Duald MacFirbis

MacFirbis, Duald, the last of a long line of historians and chroniclers of the name, was born in Lecan, County of Sligo, in the latter part of the 16th century. He was sent at an early age into Munster to the school of law and history then kept by the MacEgans, and studied also at Burren in Clare, about 1595, under Donnell O'Davoren. In 1650, in the College of St. Nicholas in Galway, he completed a volume of pedigrees. The autograph copy of this great compilation (known as the Book of MacFirbis) is in the Earl of Roden's library, and a transcript by Professor O'Curry is in the Royal Irish Academy. After the loss of his family property in the War of 1641-'52, he entered Sir James Ware's service, and gave him invaluable assistance in his works on Ireland.
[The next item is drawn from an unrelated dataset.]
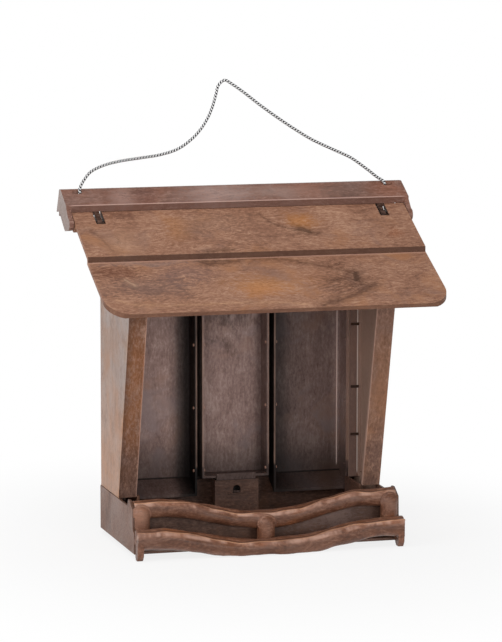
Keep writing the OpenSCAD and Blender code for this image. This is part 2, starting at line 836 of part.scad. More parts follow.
module roof_panel() {
  color(roof_colour) difference() {
    union() {
      intersection() {
        across(-roof_x, roof_x) roof_profile();
        // Plan with rounded front corners
        linear_extrude(ridge_z) mirror([0, 1])
          translate([0, roof_reach]) plan_outline(roof_x, roof_corner_r,
            roof_reach);
      }
      for (s = [-1, 1]) on_side(s) {
        across(roof_x - ear_t, roof_x) ear_profile(ear_r);
        across(notch_x - notch_w / 2 - ear_t, notch_x - notch_w / 2)
          ear_profile(notch_ear_r);
        across(notch_x + notch_w / 2, notch_x + notch_w / 2 + ear_t)
          ear_profile(notch_ear_r);
      }
    }
    for (s = [-1, 1]) on_side(s) {
      block(notch_x - notch_w / 2, notch_x + notch_w / 2, 0,
        hinge_at + notch_front, hinge_z - 2 * ear_r, ridge_z);
      rod(roof_x - ear_t - cut, roof_x + cut, hinge_at, hinge_z, pin_r);
      rod(notch_x - notch_w / 2 - ear_t - cut,
        notch_x + notch_w / 2 + ear_t + cut, hinge_at, hinge_z, pin_r);
    }
  }
}

// Bar across a notch, held in the ears on each side of it
module hinge_bar() {
  half = notch_w / 2 + ear_t;
  color(steel_colour) rod(notch_x - half, notch_x + half, hinge_at, hinge_z, pin_r);
}

module left_hinge_bar() { on_side(-1) hinge_bar(); }
module right_hinge_bar() { hinge_bar(); }

// Pin from the outer ear of the roof into the cap's lug
module pivot_pin() {
  color(steel_colour) rod(roof_x - ear_t, cap_x - 1.2, hinge_at, hinge_z, pin_r);
}

module left_pivot_pin() { on_side(-1) pivot_pin(); }
module right_pivot_pin() { pivot_pin(); }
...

We find the following note in one of Sir James Ware's Irish MSS.: "This translation beginned was by Dudley Firbisse in the house of Sir James Ware, in Castle-street, Dublin, 6th of November 1666." He compiled a glossary of the Brehon laws, a fragment of which is in the Library of Trinity College, and a biographical dictionary of Irish writers, of which no traces have been found. Altogether there are five copies of ancient glossaries in his handwriting in Trinity College. This eminent scribe died in 1670, at an advanced age, from wounds received in protecting a young woman from insult, in a small inn at Dunflin, County of Sligo.

Sources

195. Irish Writers of the Seventeenth Century: Thomas D'Arcy McGee. Dublin, 1846.

260. O'Curry, Eugene: Manuscript Materials of Ancient Irish History. Dublin, 1861.